Jun 20, 2008

The Station Museum - Defending Democracy!

Connor and I got a chance to visit The Station Museum of Contemporary Art again. I have to say that this museum and the Menil are my two favorite places to view art at the moment. The Menil is fantastic with so many pieces of classic art, antiquities, and an incredible Surrealist collection. The Station Museum is a different kind of museum. The installations I have seen so far are based on a theme that ties all of the work together. Although it is a smaller exhibition space, each of the exhibits I have viewed there was staged for maximum visual impact, and they have all been incredibly provocative.

The exhibit currently showing is Defending Democracy and it features Emory Douglas: The Black Panther Party, Otabenga Jones & Associates, and ASAR (Assembly of Revolutionary Artists of Oaxaca). As the curator said, "This is revolutionary art for the people." Notice the markers on the floor, put there for patrons to be able to contribute their own revolutionary declarations. Connor wrote, "McCain is OLD!" I'm not sure how revolutionary that statement is, but it made him feel good to put his two cents on the walls of a museum.

As I walked through the museum, it occurred to me that many of the works I was viewing were painted directly on the walls of the museum. I know The Station Museum well at this point, so I realized that the works would be destroyed when the exhibit ends, because they were not on canvas or paper that could be rolled up and sent off. The ASAR logo is a gun with a finger on the trigger. I had to be told this by the curator, because I thought it was a watch and a cell phone (I know, how revolutionary is watch and a cell phone?).

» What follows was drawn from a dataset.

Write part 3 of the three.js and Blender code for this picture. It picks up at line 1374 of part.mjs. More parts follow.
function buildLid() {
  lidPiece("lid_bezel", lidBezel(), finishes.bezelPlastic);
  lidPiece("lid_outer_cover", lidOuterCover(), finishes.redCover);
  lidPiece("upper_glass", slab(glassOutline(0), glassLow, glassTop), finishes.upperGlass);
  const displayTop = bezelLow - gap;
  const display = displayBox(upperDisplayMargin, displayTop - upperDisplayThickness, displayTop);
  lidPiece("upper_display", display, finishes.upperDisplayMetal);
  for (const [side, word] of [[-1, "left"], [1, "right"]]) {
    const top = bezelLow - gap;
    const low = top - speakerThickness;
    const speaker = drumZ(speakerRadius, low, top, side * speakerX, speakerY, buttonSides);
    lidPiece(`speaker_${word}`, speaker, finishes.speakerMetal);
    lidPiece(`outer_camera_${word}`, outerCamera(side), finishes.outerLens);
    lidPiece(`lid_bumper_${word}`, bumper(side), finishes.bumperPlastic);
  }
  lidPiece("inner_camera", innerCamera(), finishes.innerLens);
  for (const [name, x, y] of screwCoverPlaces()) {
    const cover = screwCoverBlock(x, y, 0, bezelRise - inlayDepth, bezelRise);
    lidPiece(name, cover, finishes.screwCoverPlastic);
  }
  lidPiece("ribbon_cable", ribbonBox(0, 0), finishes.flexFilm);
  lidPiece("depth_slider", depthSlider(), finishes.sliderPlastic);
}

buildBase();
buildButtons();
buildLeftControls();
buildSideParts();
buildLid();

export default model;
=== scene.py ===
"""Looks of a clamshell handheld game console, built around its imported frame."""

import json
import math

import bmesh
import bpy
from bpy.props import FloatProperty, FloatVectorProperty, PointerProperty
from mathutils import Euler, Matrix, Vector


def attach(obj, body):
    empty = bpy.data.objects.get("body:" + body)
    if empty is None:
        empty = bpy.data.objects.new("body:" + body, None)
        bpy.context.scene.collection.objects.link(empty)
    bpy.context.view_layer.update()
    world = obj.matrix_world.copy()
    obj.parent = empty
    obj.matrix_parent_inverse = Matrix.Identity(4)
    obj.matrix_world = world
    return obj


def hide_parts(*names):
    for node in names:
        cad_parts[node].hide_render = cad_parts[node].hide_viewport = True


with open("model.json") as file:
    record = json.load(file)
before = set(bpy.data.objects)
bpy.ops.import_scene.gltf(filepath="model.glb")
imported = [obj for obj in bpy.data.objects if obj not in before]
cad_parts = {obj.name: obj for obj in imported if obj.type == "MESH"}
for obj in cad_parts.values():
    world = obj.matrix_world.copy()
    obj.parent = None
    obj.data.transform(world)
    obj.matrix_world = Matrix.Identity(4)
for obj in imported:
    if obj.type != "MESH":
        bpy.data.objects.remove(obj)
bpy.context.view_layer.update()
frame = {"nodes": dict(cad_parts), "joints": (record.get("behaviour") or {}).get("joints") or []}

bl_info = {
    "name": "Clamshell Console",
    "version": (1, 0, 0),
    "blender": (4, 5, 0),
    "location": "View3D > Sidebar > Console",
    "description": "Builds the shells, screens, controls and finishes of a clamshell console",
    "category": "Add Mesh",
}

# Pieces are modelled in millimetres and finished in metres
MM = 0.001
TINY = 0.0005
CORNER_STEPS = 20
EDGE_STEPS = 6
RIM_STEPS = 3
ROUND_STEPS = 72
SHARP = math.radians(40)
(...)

I told the curator on duty that it was a shame that the murals would no longer exist in a matter of weeks. I also said that I have always wanted to take pictures in a museum, and I was shocked when he responded by telling me to take all the pictures I wanted. I didn't believe him at first and asked a couple of times if he was sure- as you can see by the pictures here, he was serious.
This is a woodblock print about two by two and a half feet. There are many of these works on display in the exhibit, including one that is about 6 times the size of this one. I never saw woodblock prints that were this large before. There is a lot of the exhibit that I left out, because my pictures did not turn out very good. I did take some video of the back room of the exhibit, which has been turned into the basketball court for El Shabazz H.S., with a net, a score board and bleachers for watching the documentary that is playing. It was a visionary concept to create a theater out of a basketball court and for the presentation of this film.

I have to credit the curator, James Harithas, for his vision and for consistently and imaginatively presenting a unique variety of contemporary art at the Station.